>>I don't think this is likely. True if you take a brand new hybrid designed for low emissions, and compare it to a typical care pulled off the road you probably will not only get lower total emmissions but lower emissions per amount of fuel used. But take a brand new non-hybrid designed specifically for low emissions and there might be no difference per amount of fuel used.<<
Tim -
It isn't a matter of whether or not it's likely. It's a fact. The reasons have to do wiht the fact that the gasoline engine can be made so that it always operates in its most efficient range, since the electric motor does a lot of the work of propelling the car.

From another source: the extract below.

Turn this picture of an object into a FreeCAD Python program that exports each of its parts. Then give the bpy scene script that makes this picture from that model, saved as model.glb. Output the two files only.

I don't see hybrids as the entire answer either, but they're an excellent start. And I'm talking about hybrids that don't even use gasoline at all as a concept.
One thing I do agree with you about, in terms of the approach, is that we should increase CAFE standards and let the car companies figure out how to meet them. If it means they have to stop selling Hummers, I'm not going to cry about it. Current Hummer owners will have cars that don't depreciate as quickly, and people who want Hummers will have to buy them used.
I'm sure we would disagree about how aggressively CAFE standards should be increased. I think we have to challenge Detroit, and if it requires some subsidies, so be it.
If, each time somebody in America needs a new car, they get either a hybrid, or some other kind of highly efficient, especially one that uses some kind of renewable fuel, within a decade or so 80 percent of the cars on the road would no longer be guzzling gas. Within 15 years it would be more than 90 percent.
Where's the problem?
And how does a slower solution turn out to be more efficient, necessarily?
Let me ask you this - how efficient is the war in Iraq? I submit that market efficiency is not always, nor should it be, the primary consideration in formulating public policy.